Monday, December 24, 2012
In September 1993, Mohamed Bassem Rayess, having graduated from a Syrian medical school and completed a residency in France, applied to United States Educational Commission for Foreign Medical Graduates (the Commission) to take Part I of the United States Medical Licensing Examination (USMLE), which is split into four, three-hour exams administered over a two day period. Dr. Rayess took that exam and failed.
Fifteen years later, Dr. Rayess sued the Commission, alleging that it had failed to allow him the full time for his exam. For some reason, Ohio has a fifteen year statute of limitations for claims of breach of a written contract. Dr. Rayess attached to his complaint: 1) a copy of his application to take the USMLE and an acknowledgement of its receipt; 2) his letter enclosing payment for the exam and a copy of his cancelled check; 3) a transfer request (to take the exam at a different site) and evidence of payment for the transfer; 4) a copy of an informational pamphlet provided by the Comission and a confirmation regarding Dr. Rayess's test site; and 5) an account statement provided by the Commission, reflecting his payments.
The trial court found that these documents did not establish an express, written contract and dismissed the case base on the lapse of the six-year statute of limitations that applies to allegations of breach of an oral promise. An intermediate appellate court reinstated the claim. In Rayess v. Educational Commission for Foreign Medical Graduates, the Ohio Supreme Court reversed and reinstated the trial court's dismissal of Dr. Rayess's suit. In the suit, the Commission asked the Supreme Court to rule on the following proposition:
A written contract cannot exist when it is based on a general informational brochure coupled with supplemental evidence to establish the obligations of the parties.

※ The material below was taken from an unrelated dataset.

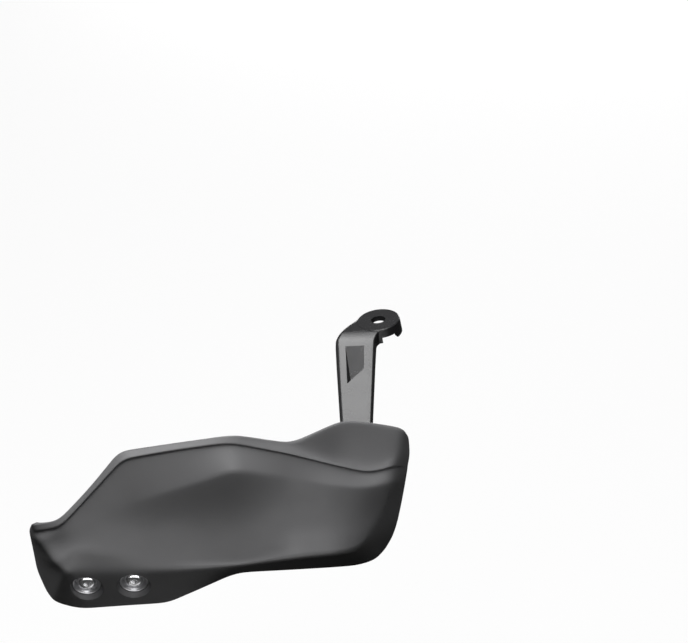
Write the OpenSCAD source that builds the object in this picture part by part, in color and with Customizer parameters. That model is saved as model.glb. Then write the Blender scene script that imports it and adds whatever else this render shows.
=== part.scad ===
// Hand guard for a motorcycle, right-hand side.
// The origin is the middle of the mirror bolt hole, on the top face of the eye.
// +Z is up along that hole, -X is outboard and -Y is forward.

/* [Shell] */
// Length of the shell from the outer tip to the inner end
shell_length = 279.1; // [250:0.5:310]
// Wall thickness of the shell
shell_wall = 3; // [2.4:0.1:3.4]
// How deep the scoop in the front face is
scoop_depth = 6; // [3:0.5:9]
// Depth of the flange behind the top edge
flange_depth = 7; // [5:0.5:10]
// Thickness of the ribs behind the shell
rib_t = 2; // [1.5:0.1:3]

/* [Arm] */
// Turn of the arm about the mirror bolt, seen from above
arm_yaw = 14; // [10:1:18]
// Slope of the arm below the horizontal
arm_drop = 35; // [31:1:39]
// Distance from the bolt to the bend in the arm
arm_bend_at = 19.6; // [18:0.2:24]
// Length of the sloping stretch of the arm
arm_run = 124; // [110:1:140]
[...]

The Supreme Court found that the documents that Dr. Rayess attached to his complaint did not suffice to establish a written contract. "Rather, the commission provided Rayess with an informational pamphlet describing the testing procedure, and Rayess submitted an application to take the examination. Neither the pamphlet nor the application imposed any express enforceable duty on the commission or Rayess." More specifically, the Commission made no express, written promises about test conditions or times. As a result the case was a dismissed, which is a shame, because it would have been very interesting to see how Dr. Rayess was going to prove that he was not allowed adequate time to complete his exam fifteen years ago.